* **Available data**:

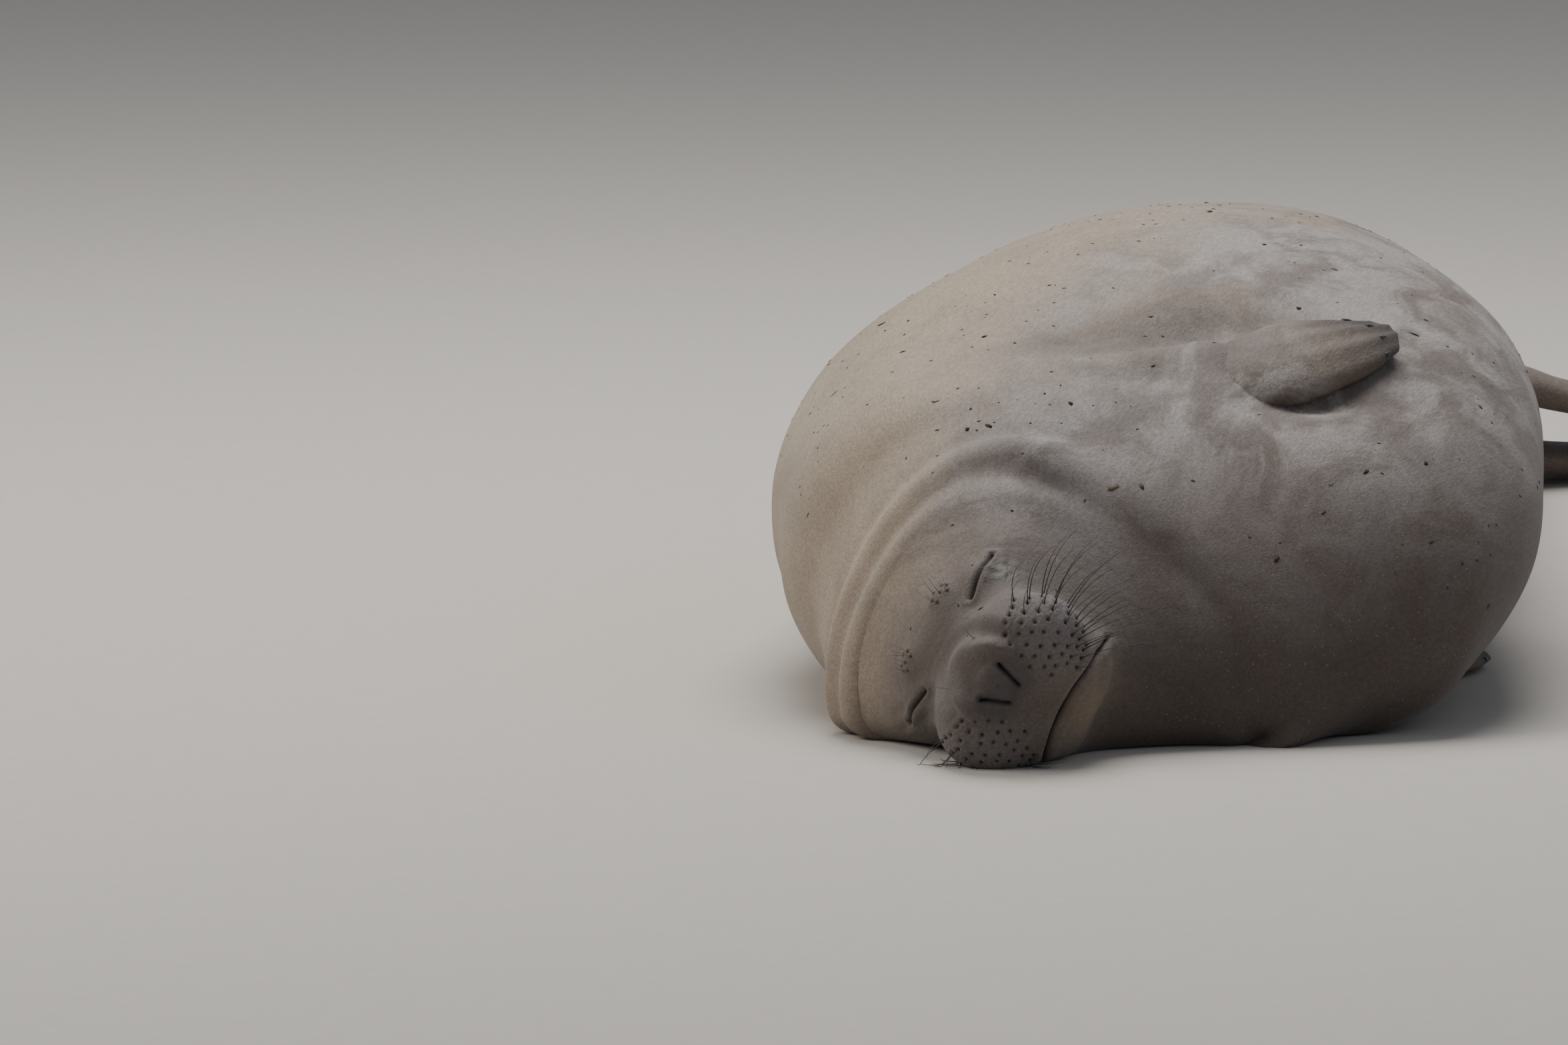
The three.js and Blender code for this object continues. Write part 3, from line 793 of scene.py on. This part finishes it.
OPENING_SHADE = rgb(0.008, 0.006, 0.005)
WHISKER_BLACK, WHISKER_BROWN = rgb(0.012, 0.01, 0.01), rgb(0.05, 0.04, 0.035)
CLAW_BLACK, CLAW_BROWN = rgb(0.016, 0.012, 0.01), rgb(0.06, 0.045, 0.035)
DIRT_DARK, DIRT_SANDY = rgb(0.035, 0.024, 0.018), rgb(0.16, 0.115, 0.075)
FLOOR_GREY, FLOOR_PALE = rgb(0.5, 0.47, 0.43), rgb(0.56, 0.53, 0.48)


def use(nodes, tree, values=()):
    return nodes.add("ShaderNodeGroup", values, node_tree=tree).outputs


def seal_coat_group(lie, clouds, grains):
    """The colour of the whole coat, from the place on the body and how far it is face, chin or flipper, with
    painted shade underneath and in the shoulder hollow, and painted light on the top and the upper chest.
    """
    inputs = {"Face": 0.0, "Chin": 0.0, "Pad": 0.0, "Hollow": 0.0, "Flipper": 0.0, "Tip": 0.0}
    outputs = {"Color": "Color", "Height": "Float", "Grain": "Float"}
    nodes, given, out = new_group("seal_coat", inputs, outputs)
    place = nodes.add("ShaderNodeTexCoord").outputs["Object"]
    x, _, z = nodes.add("ShaderNodeSeparateXYZ", {0: place}).outputs
    wander = nodes.noise(place, 5.0, 4, 0.6)
    drift = nodes.math("MULTIPLY", nodes.math("SUBTRACT", wander, 0.5), 0.3)
    x_soft = nodes.math("ADD", x, drift)
    z_soft = nodes.math("ADD", z, nodes.math("MULTIPLY", drift, 0.5))
    back = nodes.span(x_soft, 0.1, -0.22)
    colour = nodes.blend(back, COOL_CHEST, WARM_BACK)
    # Paler towards the top of the body: partly the coat's warm tone, partly painted light from above.
    lit_top = nodes.span(z_soft, 0.36, 0.5)
    colour = nodes.blend(nodes.math("MULTIPLY", lit_top, 0.75), colour, TOP_LIT_WARM_COAT)
    patches = use(nodes, clouds, {"Scale": 7.0, "Cover": 0.66})["Mask"]
    # Painted sheen: the belly side is painted paler towards its top, away from the darker patches.
    pale_sheen = nodes.math("MULTIPLY", nodes.math("SUBTRACT", 1.0, back), nodes.span(z_soft, 0.2, 0.4))
    colour = nodes.blend(nodes.math("MULTIPLY", pale_sheen, nodes.math("SUBTRACT", 1.0, patches)), colour, SHEEN_PALE)
    belly = nodes.span(x_soft, -0.2, 0.25)
    blotches = use(nodes, clouds, {"Scale": 12.0, "Cover": 0.74})["Mask"]
    blotch = nodes.math("MULTIPLY", blotches, nodes.math("ADD", nodes.math("MULTIPLY", belly, 0.62), 0.14))
    colour = nodes.blend(blotch, colour, BROWN_CLOUD)
    # Painted shade in the hollow over the left shoulder.
    hollow = nodes.math("MULTIPLY", given["Hollow"], 0.8)
    colour = nodes.blend(hollow, colour, HOLLOW_SHADE)
    # Darker towards the floor, more on the belly side: painted shade under the body, partly the coat's darker
    # brown there.
    under = nodes.span(nodes.math("SUBTRACT", z_soft, nodes.math("MULTIPLY", belly, 0.2)), 0.14, -0.14)
    colour = nodes.blend(nodes.math("MULTIPLY", under, 0.85), colour, UNDERSIDE_BROWN_AND_SHADE)
    shade = use(nodes, clouds, {"Scale": 24.0, "Cover": 0.5})["Mask"]
    face = nodes.blend(nodes.math("MULTIPLY", shade, 0.7), FACE_BROWN, FACE_DARK)
    face = nodes.blend(nodes.math("MULTIPLY", given["Pad"], 0.75), face, PAD_GREY)
    face = nodes.blend(nodes.math("MULTIPLY", given["Chin"], 0.85), face, CHIN_TAN)
    colour = nodes.blend(nodes.math("MULTIPLY", given["Face"], 0.86), colour, face)
    limb = nodes.blend(given["Tip"], FLIPPER_BROWN, FLIPPER_DARK)
    colour = nodes.blend(given["Flipper"], colour, limb)
    hair = use(nodes, lie, {"Fineness": 1.0})
    grey = nodes.span(hair["Tone"], 0, 1, 0.8, 1.17)
    shades = nodes.add("ShaderNodeCombineColor", {0: grey, 1: grey, 2: grey}).outputs[0]
    colour = nodes.blend(1.0, colour, shades, "MULTIPLY")
    sand = use(nodes, grains, {"Amount": 0.1})
    colour = nodes.blend(nodes.math("MULTIPLY", sand["Mask"], 0.3), colour, SAND)
    fill(nodes, out, {"Color": colour, "Height": hair["Height"], "Grain": sand["Height"]})
    return nodes.tree


# Materials
DRY_COAT, WET_COAT = 0.74, 0.3


def new_material(name, roughness, sheen=0.0):
    material = bpy.data.materials.new(name)
    material.use_nodes = True
    nodes = Nodes(material.node_tree)
    shader = material.node_tree.nodes["Principled BSDF"]
    shader.inputs["Roughness"].default_value = roughness
    shader.inputs["Sheen Weight"].default_value = sheen
    shader.inputs["Sheen Roughness"].default_value = 0.45
    return material, nodes, shader


def connect(nodes, source, shader, label):
    nodes.tree.links.new(source, shader.inputs[label])


def relief(nodes, shader, heights):
    """Bump from several heights, each with its depth in metres."""
    normal = None
    for height, depth in heights:
        values = {"Height": height, "Distance": depth, "Strength": 1.0}
        if normal is not None:
            values["Normal"] = normal
        normal = nodes.add("ShaderNodeBump", values).outputs[0]
    connect(nodes, normal, shader, "Normal")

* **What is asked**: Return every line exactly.

* **Solution for this task**:
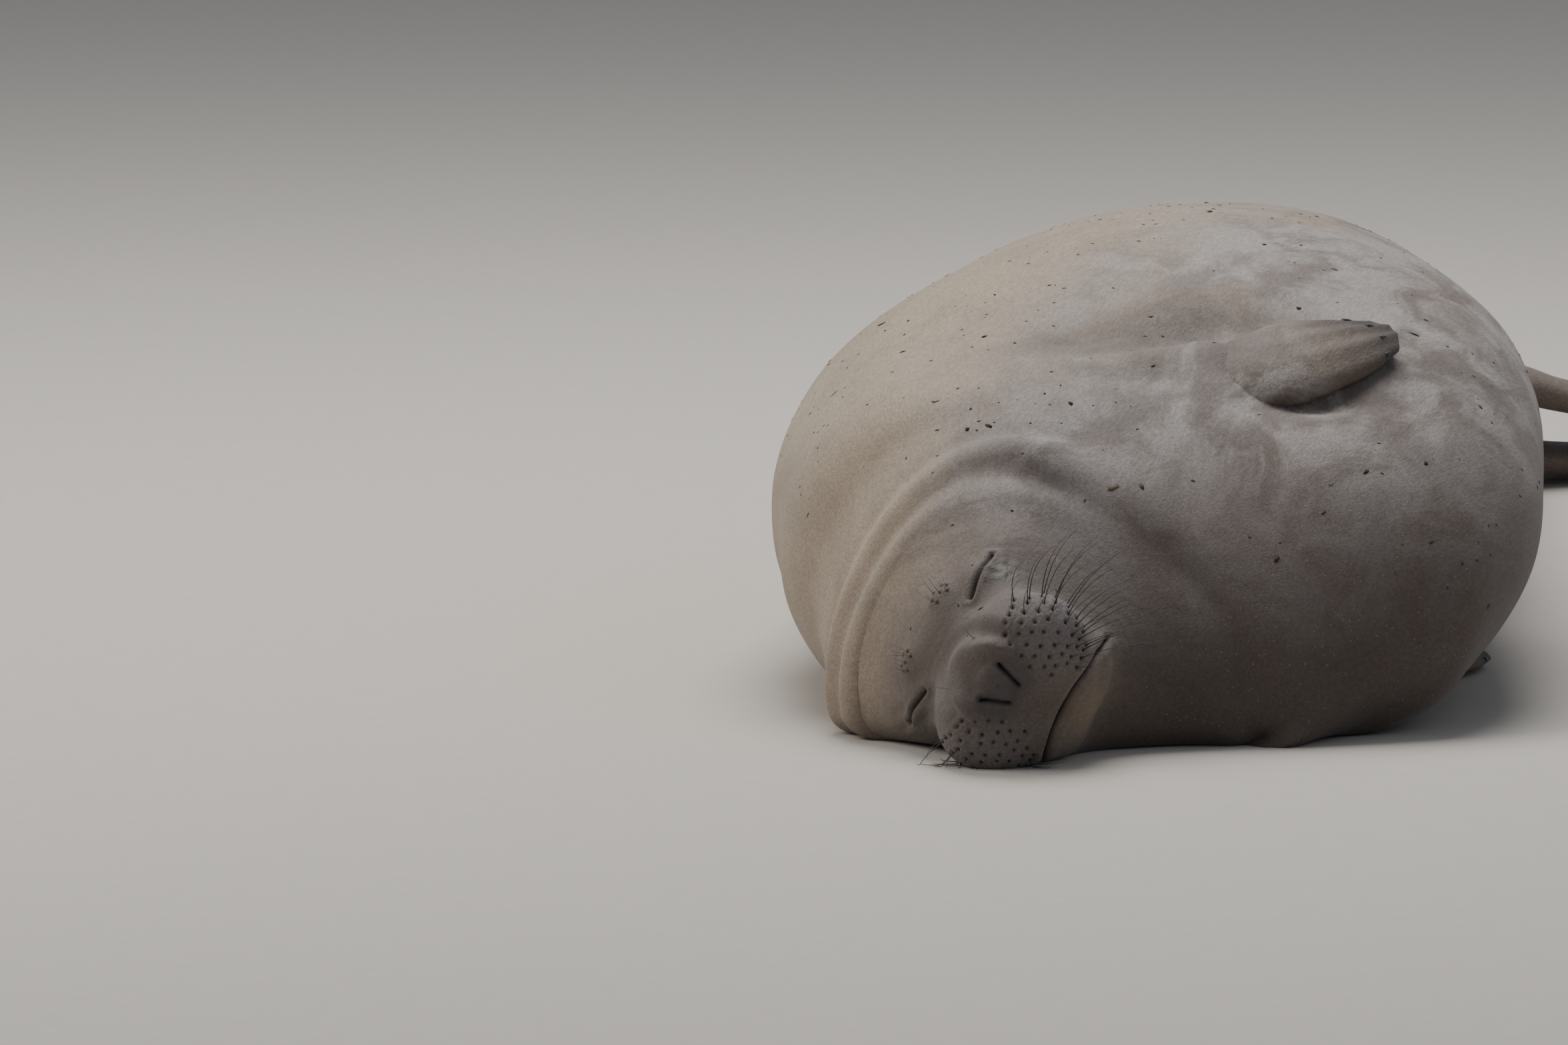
The three.js and Blender code for this object continues. Write part 3, from line 793 of scene.py on. This part finishes it.
OPENING_SHADE = rgb(0.008, 0.006, 0.005)
WHISKER_BLACK, WHISKER_BROWN = rgb(0.012, 0.01, 0.01), rgb(0.05, 0.04, 0.035)
CLAW_BLACK, CLAW_BROWN = rgb(0.016, 0.012, 0.01), rgb(0.06, 0.045, 0.035)
DIRT_DARK, DIRT_SANDY = rgb(0.035, 0.024, 0.018), rgb(0.16, 0.115, 0.075)
FLOOR_GREY, FLOOR_PALE = rgb(0.5, 0.47, 0.43), rgb(0.56, 0.53, 0.48)


def use(nodes, tree, values=()):
    return nodes.add("ShaderNodeGroup", values, node_tree=tree).outputs


def seal_coat_group(lie, clouds, grains):
    """The colour of the whole coat, from the place on the body and how far it is face, chin or flipper, with
    painted shade underneath and in the shoulder hollow, and painted light on the top and the upper chest.
    """
    inputs = {"Face": 0.0, "Chin": 0.0, "Pad": 0.0, "Hollow": 0.0, "Flipper": 0.0, "Tip": 0.0}
    outputs = {"Color": "Color", "Height": "Float", "Grain": "Float"}
    nodes, given, out = new_group("seal_coat", inputs, outputs)
    place = nodes.add("ShaderNodeTexCoord").outputs["Object"]
    x, _, z = nodes.add("ShaderNodeSeparateXYZ", {0: place}).outputs
    wander = nodes.noise(place, 5.0, 4, 0.6)
    drift = nodes.math("MULTIPLY", nodes.math("SUBTRACT", wander, 0.5), 0.3)
    x_soft = nodes.math("ADD", x, drift)
    z_soft = nodes.math("ADD", z, nodes.math("MULTIPLY", drift, 0.5))
    back = nodes.span(x_soft, 0.1, -0.22)
    colour = nodes.blend(back, COOL_CHEST, WARM_BACK)
    # Paler towards the top of the body: partly the coat's warm tone, partly painted light from above.
    lit_top = nodes.span(z_soft, 0.36, 0.5)
    colour = nodes.blend(nodes.math("MULTIPLY", lit_top, 0.75), colour, TOP_LIT_WARM_COAT)
    patches = use(nodes, clouds, {"Scale": 7.0, "Cover": 0.66})["Mask"]
    # Painted sheen: the belly side is painted paler towards its top, away from the darker patches.
    pale_sheen = nodes.math("MULTIPLY", nodes.math("SUBTRACT", 1.0, back), nodes.span(z_soft, 0.2, 0.4))
    colour = nodes.blend(nodes.math("MULTIPLY", pale_sheen, nodes.math("SUBTRACT", 1.0, patches)), colour, SHEEN_PALE)
    belly = nodes.span(x_soft, -0.2, 0.25)
    blotches = use(nodes, clouds, {"Scale": 12.0, "Cover": 0.74})["Mask"]
    blotch = nodes.math("MULTIPLY", blotches, nodes.math("ADD", nodes.math("MULTIPLY", belly, 0.62), 0.14))
    colour = nodes.blend(blotch, colour, BROWN_CLOUD)
    # Painted shade in the hollow over the left shoulder.
    hollow = nodes.math("MULTIPLY", given["Hollow"], 0.8)
    colour = nodes.blend(hollow, colour, HOLLOW_SHADE)
    # Darker towards the floor, more on the belly side: painted shade under the body, partly the coat's darker
    # brown there.
    under = nodes.span(nodes.math("SUBTRACT", z_soft, nodes.math("MULTIPLY", belly, 0.2)), 0.14, -0.14)
    colour = nodes.blend(nodes.math("MULTIPLY", under, 0.85), colour, UNDERSIDE_BROWN_AND_SHADE)
    shade = use(nodes, clouds, {"Scale": 24.0, "Cover": 0.5})["Mask"]
    face = nodes.blend(nodes.math("MULTIPLY", shade, 0.7), FACE_BROWN, FACE_DARK)
    face = nodes.blend(nodes.math("MULTIPLY", given["Pad"], 0.75), face, PAD_GREY)
    face = nodes.blend(nodes.math("MULTIPLY", given["Chin"], 0.85), face, CHIN_TAN)
    colour = nodes.blend(nodes.math("MULTIPLY", given["Face"], 0.86), colour, face)
    limb = nodes.blend(given["Tip"], FLIPPER_BROWN, FLIPPER_DARK)
    colour = nodes.blend(given["Flipper"], colour, limb)
    hair = use(nodes, lie, {"Fineness": 1.0})
    grey = nodes.span(hair["Tone"], 0, 1, 0.8, 1.17)
    shades = nodes.add("ShaderNodeCombineColor", {0: grey, 1: grey, 2: grey}).outputs[0]
    colour = nodes.blend(1.0, colour, shades, "MULTIPLY")
    sand = use(nodes, grains, {"Amount": 0.1})
    colour = nodes.blend(nodes.math("MULTIPLY", sand["Mask"], 0.3), colour, SAND)
    fill(nodes, out, {"Color": colour, "Height": hair["Height"], "Grain": sand["Height"]})
    return nodes.tree


# Materials
DRY_COAT, WET_COAT = 0.74, 0.3


def new_material(name, roughness, sheen=0.0):
    material = bpy.data.materials.new(name)
    material.use_nodes = True
    nodes = Nodes(material.node_tree)
    shader = material.node_tree.nodes["Principled BSDF"]
    shader.inputs["Roughness"].default_value = roughness
    shader.inputs["Sheen Weight"].default_value = sheen
    shader.inputs["Sheen Roughness"].default_value = 0.45
    return material, nodes, shader


def connect(nodes, source, shader, label):
    nodes.tree.links.new(source, shader.inputs[label])


def relief(nodes, shader, heights):
    """Bump from several heights, each with its depth in metres."""
    normal = None
    for height, depth in heights:
        values = {"Height": height, "Distance": depth, "Strength": 1.0}
        if normal is not None:
            values["Normal"] = normal
        normal = nodes.add("ShaderNodeBump", values).outputs[0]
    connect(nodes, normal, shader, "Normal")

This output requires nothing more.